Information shown:
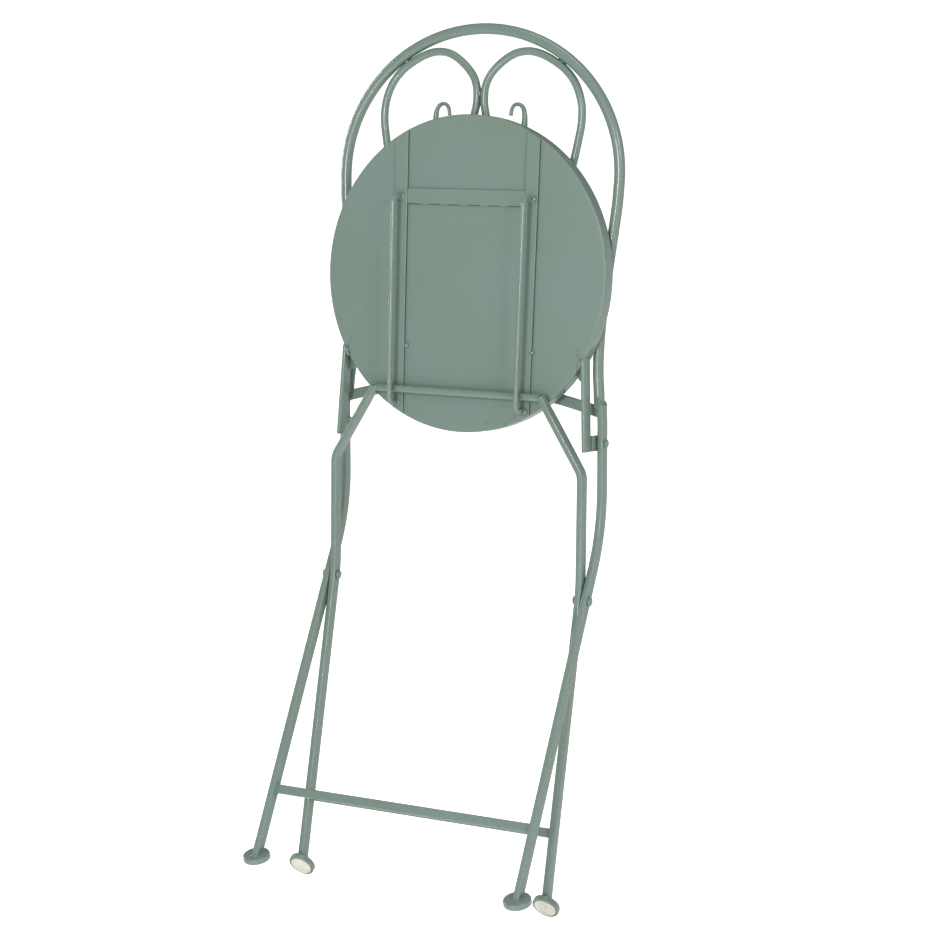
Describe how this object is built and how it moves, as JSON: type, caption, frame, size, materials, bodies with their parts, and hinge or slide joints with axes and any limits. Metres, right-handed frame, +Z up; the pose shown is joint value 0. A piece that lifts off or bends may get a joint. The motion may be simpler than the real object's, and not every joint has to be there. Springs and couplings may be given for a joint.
{
  "type": "folding bistro chair",
  "caption": "Painted metal folding chair with a round sheet seat, a scrolled tubular back hoop, crossed legs and plastic glides, shown folded flat; the seat and rear legs unfold together.",
  "frame": {"origin": "centre of the folded chair's bounding box in X and Y, at its lowest point in Z", "axes": "+Z up with the back held at the lean it has when the open chair stands on its glides, +X to the viewer's right when facing the front of the folded chair, +Y to the back; the chair is folded at rest"},
  "size_m": [0.3914, 0.5084, 0.9683],
  "materials": {
    "green_paint": "satin sage-green powder coat",
    "glide_plastic": "smooth off-white moulded plastic"
  },
  "bodies": {
    "back_frame": {"back_hoop": "green_paint", "scroll_right": "green_paint", "scroll_left": "green_paint", "front_leg_right": "green_paint", "front_leg_left": "green_paint", "back_crossbar": "green_paint", "front_stretcher": "green_paint", "front_foot_cup_right": "green_paint", "front_glide_right": "glide_plastic", "front_foot_cup_left": "green_paint", "front_glide_left": "glide_plastic", "cross_pivot_bolt_right": "green_paint", "cross_pivot_bolt_left": "green_paint", "cross_pivot_nut_right": "green_paint", "cross_pivot_nut_left": "green_paint", "seat_pivot_bolt_right": "green_paint", "seat_pivot_bolt_left": "green_paint", "seat_pivot_nut_right": "green_paint", "seat_pivot_nut_left": "green_paint"},
    "rear_legs": {"rear_leg_right": "green_paint", "rear_leg_left": "green_paint", "rear_stretcher": "green_paint", "rear_foot_cup_right": "green_paint", "rear_glide_right": "glide_plastic", "rear_foot_cup_left": "green_paint", "rear_glide_left": "glide_plastic"},
    "slide_bar": {"slide_bar": "green_paint"},
    "seat": {"seat_pan": "green_paint", "seat_underplate": "green_paint", "seat_strap_right": "green_paint", "seat_strap_left": "green_paint", "seat_cross_strap": "green_paint", "guide_rod_right": "green_paint", "guide_rod_left": "green_paint", "seat_bracket_right": "green_paint", "seat_bracket_left": "green_paint", "pivot_lug_right": "green_paint", "pivot_lug_left": "green_paint"}
  },
  "joints": [
    {"name": "seat_fold", "type": "hinge", "parent": "back_frame", "child": "seat", "pos_m": [0, 0.09054, 0.50165], "axis": [1, 0, 0], "range_deg": [0, 106]},
    {"name": "leg_fold", "type": "hinge", "parent": "back_frame", "child": "rear_legs", "pos_m": [0, 0.00498, 0.3352], "axis": [1, 0, 0], "range_deg": [0, 69.74]},
    {"name": "bar_slide", "type": "slide", "parent": "seat", "child": "slide_bar", "axis": [0, 0.3155, 0.9489], "range_m": [0, 0.2228]}
  ],
  "couplings": [
    {"joint": "leg_fold", "follows": "seat_fold", "ratio": 0.6579},
    {"joint": "bar_slide", "follows": "seat_fold", "m_per_rad": 0.12041}
  ]
}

Aim: The whole listing above needs to be written out again exactly.

Response to the exercise:
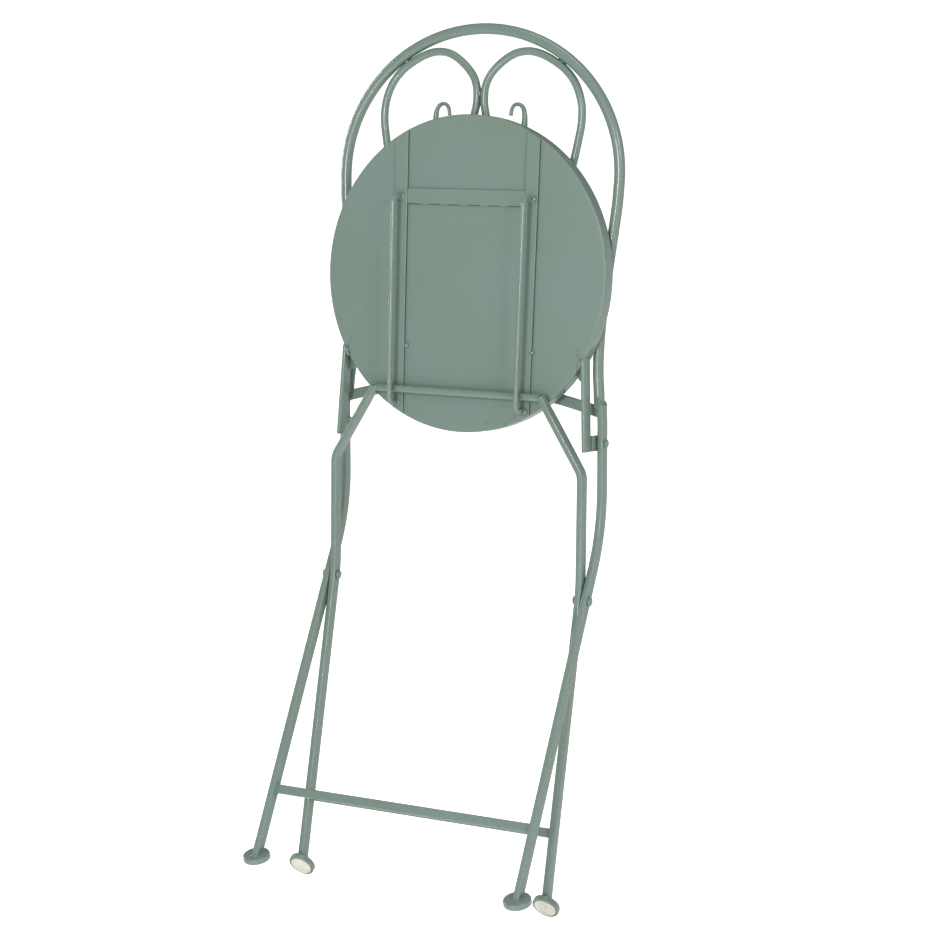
Describe how this object is built and how it moves, as JSON: type, caption, frame, size, materials, bodies with their parts, and hinge or slide joints with axes and any limits. Metres, right-handed frame, +Z up; the pose shown is joint value 0. A piece that lifts off or bends may get a joint. The motion may be simpler than the real object's, and not every joint has to be there. Springs and couplings may be given for a joint.
{
  "type": "folding bistro chair",
  "caption": "Painted metal folding chair with a round sheet seat, a scrolled tubular back hoop, crossed legs and plastic glides, shown folded flat; the seat and rear legs unfold together.",
  "frame": {"origin": "centre of the folded chair's bounding box in X and Y, at its lowest point in Z", "axes": "+Z up with the back held at the lean it has when the open chair stands on its glides, +X to the viewer's right when facing the front of the folded chair, +Y to the back; the chair is folded at rest"},
  "size_m": [0.3914, 0.5084, 0.9683],
  "materials": {
    "green_paint": "satin sage-green powder coat",
    "glide_plastic": "smooth off-white moulded plastic"
  },
  "bodies": {
    "back_frame": {"back_hoop": "green_paint", "scroll_right": "green_paint", "scroll_left": "green_paint", "front_leg_right": "green_paint", "front_leg_left": "green_paint", "back_crossbar": "green_paint", "front_stretcher": "green_paint", "front_foot_cup_right": "green_paint", "front_glide_right": "glide_plastic", "front_foot_cup_left": "green_paint", "front_glide_left": "glide_plastic", "cross_pivot_bolt_right": "green_paint", "cross_pivot_bolt_left": "green_paint", "cross_pivot_nut_right": "green_paint", "cross_pivot_nut_left": "green_paint", "seat_pivot_bolt_right": "green_paint", "seat_pivot_bolt_left": "green_paint", "seat_pivot_nut_right": "green_paint", "seat_pivot_nut_left": "green_paint"},
    "rear_legs": {"rear_leg_right": "green_paint", "rear_leg_left": "green_paint", "rear_stretcher": "green_paint", "rear_foot_cup_right": "green_paint", "rear_glide_right": "glide_plastic", "rear_foot_cup_left": "green_paint", "rear_glide_left": "glide_plastic"},
    "slide_bar": {"slide_bar": "green_paint"},
    "seat": {"seat_pan": "green_paint", "seat_underplate": "green_paint", "seat_strap_right": "green_paint", "seat_strap_left": "green_paint", "seat_cross_strap": "green_paint", "guide_rod_right": "green_paint", "guide_rod_left": "green_paint", "seat_bracket_right": "green_paint", "seat_bracket_left": "green_paint", "pivot_lug_right": "green_paint", "pivot_lug_left": "green_paint"}
  },
  "joints": [
    {"name": "seat_fold", "type": "hinge", "parent": "back_frame", "child": "seat", "pos_m": [0, 0.09054, 0.50165], "axis": [1, 0, 0], "range_deg": [0, 106]},
    {"name": "leg_fold", "type": "hinge", "parent": "back_frame", "child": "rear_legs", "pos_m": [0, 0.00498, 0.3352], "axis": [1, 0, 0], "range_deg": [0, 69.74]},
    {"name": "bar_slide", "type": "slide", "parent": "seat", "child": "slide_bar", "axis": [0, 0.3155, 0.9489], "range_m": [0, 0.2228]}
  ],
  "couplings": [
    {"joint": "leg_fold", "follows": "seat_fold", "ratio": 0.6579},
    {"joint": "bar_slide", "follows": "seat_fold", "m_per_rad": 0.12041}
  ]
}